J&W Seafood was a joint venture between John “Johnny” Fayard Jr. and his wife Wendy Fayard which opened in 1979. The seafood heritage of the Fayard family dates back to the late 1800s in France. This included a long line of seafood workers, fisherman, and boat builders. Johnny Fayard’s great-grandmother, Christine Brosh Boutwell Adams, was featured in a book by Lewis Hine as a worker in the seafood factories at the age of eleven. His paternal grandfather, Rudolph Fayard, assisted in the construction of the PRINCESS ANN. His parents John “Bootsie” Fayard Sr. and Dorothy “Dot” Boultwell-Fayard both worked in the seafood industry as well. Wendy Anglado’s heritage dates back to France where her ancestors were fishermen. Her father, George Anglado, made his living managing shrimp picking machines throughout the seafood factories in Biloxi.


Johnny Fayard spent much of his early life living in St. Martin, developing skills with crab traps and gaining experience in the seafood factories. Wendy Fayard, maiden name Anglado, grew up in d’Iberville Mississippi and was a graduate of d’Iberville High School. At age fifteen, she married Johnny Fayard, and the two founded J&W Seafood, she would attend school during the morning and assist Johnny with the day to day operation of the business after school hours. They began their career making deliveries in a remodeled Borden Milk pickup truck. The majority of these deliveries were made to upstate Mississippi. Their business expanded in the early 1980’s when they acquired Dunaway’s Crab Factory on Crawford St. in Biloxi.
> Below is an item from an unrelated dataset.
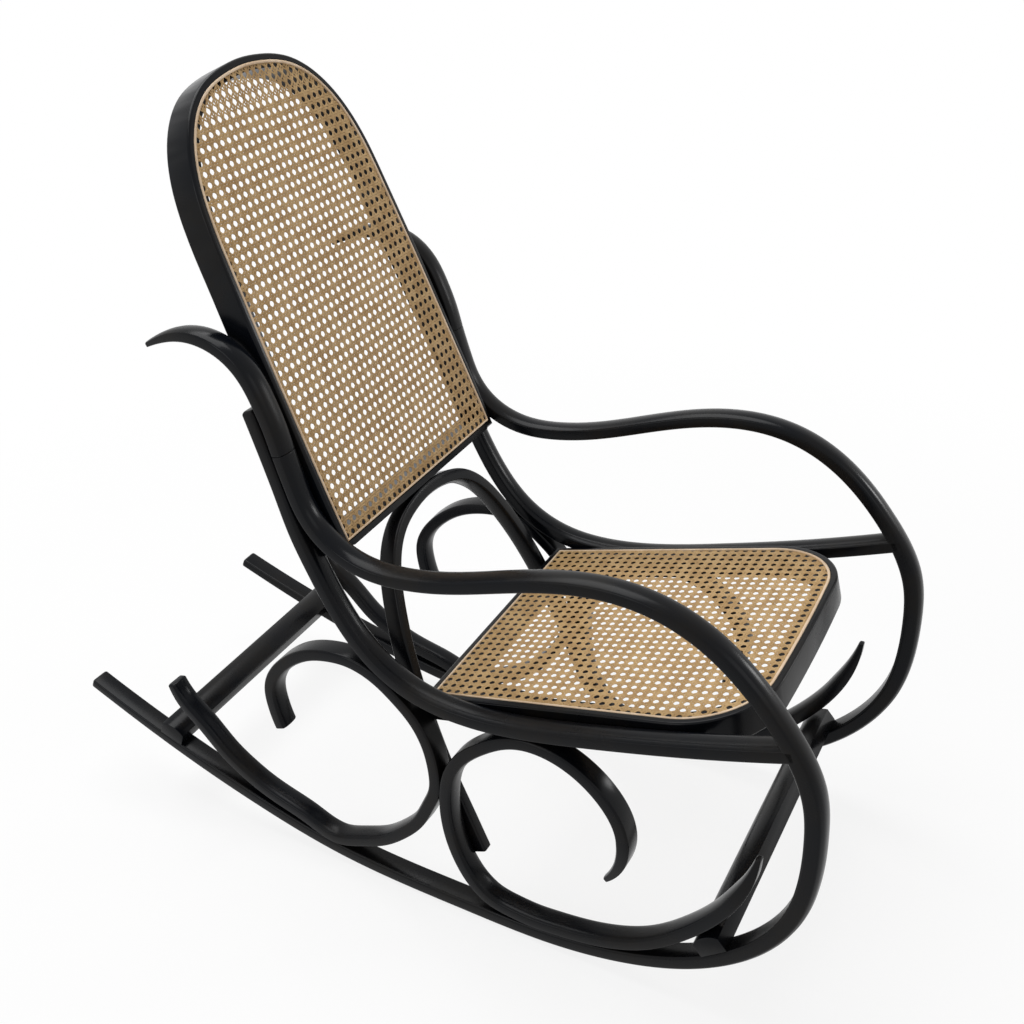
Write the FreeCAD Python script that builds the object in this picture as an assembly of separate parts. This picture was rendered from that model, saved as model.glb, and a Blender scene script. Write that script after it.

Throughout this decade, their business would see additional changes, which began when they stopped picking and handling crabs in the mid-80s. By the 1990’s, the company stopped processing shrimp, as J&W Seafood made the majority of their profit handling oysters and fish.

Many aspects of J&W Seafood reflected the various changes across the Gulf Coast throughout the 80s and 90s. The company employed around forty oyster shuckers, many of whom were Vietnamese in origin. Among the 500-700 sacks of oysters processed per day, the majority of purchases were made by seafood markets, restaurants, and casinos follow the legalization of gambling in the 1990s. Johnny Fayard was also instrumental in working with the Department of Marine Resources to help develop a Hazard Analysis and Critical Control Points (or HACCP) to implement in the seafood industry. This type of system was developed to help reduce the spread of biological pathogens, chemicals, and physical hazards in the food production process.

J&W Seafood continued production for many years until 2005 when Hurricane Katrina struck the Gulf Coast. The hurricane completely destroyed the factory. Due to complications with insurance and regulations, the family decided not to reopen the factory. While the Fayard family has fond memories of their years in business, they remain active on the Gulf Coast, serving on the Blessing of the Fleet committee with their two daughters Misty and Melissa. It is their hope that their daughters and granddaughters, Emma Grace and Presley, will help carry on their heritage. J&W Seafood carries on as a power example of the late 20th century and early 21st century image of Biloxi.